The state’s unwillingness to meet its funding obligations has also struck Horizon House, one of the Illinois Valley’s largest and well-established charities. It too helps improve the lives of people with disabilities.

All non-union staff took a five percent pay cut, union employees are at an impasse with management over having to contribute more for their health care plans, the state spent much of this year owing Horizon $1.5 million, and it’s had to cut managers, direct care workers and others.

“I’m tired of whining, but there’s a lot to whine about,” said CEO Jim Monterastelli.

However, despite the monetary burdens the organization has endured the staff is high-spirited. Rather than focus on their weakening bottom line, Monterastelli and Horizon House director of development Carol Fesco would prefer to guide the conversation toward ongoing improvements such as its stronger self-advocacy program or how their clients are becoming more philanthropic.

“We could say poor us, poor social services, but there will never be enough money in Illinois to do everything we’d like to do,” Fesco said.

More burdens

The passage of massive government entitlement programs such as federal health care and the state’s increasing minimum wage has caused charities such as Youth Service Bureau to cut back hourly employees, lay off entire positions and cancel programs.

When minimum wage is raised, charities, as is the case with businesses, find it more difficult to make payroll and provide services. The passage of federal health care, which has a list of new and increased taxes within the bill, has only made the problem worse, said YSB fiscal manager Dave Conrad.
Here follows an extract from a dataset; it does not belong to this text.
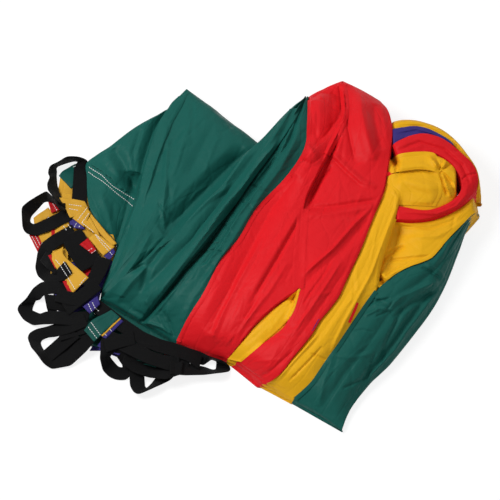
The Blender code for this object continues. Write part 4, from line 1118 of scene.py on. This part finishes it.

“All of the financial experts we’ve talked to have said the federal health care bill (Affordable Care Act) is going to hurt really bad at first, and then it’s an unknown,” Conrad said. “It will force costs up which makes it hard to plan for anything and keep people employed. We just look at our budget every month and hope.”

In addition, Illinois lawmakers cut 27 percent of state funding to YSB in the past two years, forcing YSB to cancel programs and services, eliminate three full-time positions and six part-time positions, and reduce three full-time positions to part-time.

“We have staff at that (minimum wage) level and it makes it difficult to keep them when they raise the minimum wage,” said YSB executive director Dave McClure. “They deserve the wage, but it’s gone up $2 in the past few years. We just can’t keep up.”

McClure said the cuts they’ve made so far have been supplemental programs to YSB’s main mission. And while he expects funding cuts and difficult government policies to continue, he remains optimistic about YSB’s future.

“We try to think everything is fine in the Illinois Valley, but we have a lot of people making very modest incomes so it doesn’t take much for their lives to go to hell,” McClure said. “We’ll do whatever it takes to keep our doors open and survive. We don’t know what we’ll have to do to do that, but we will.”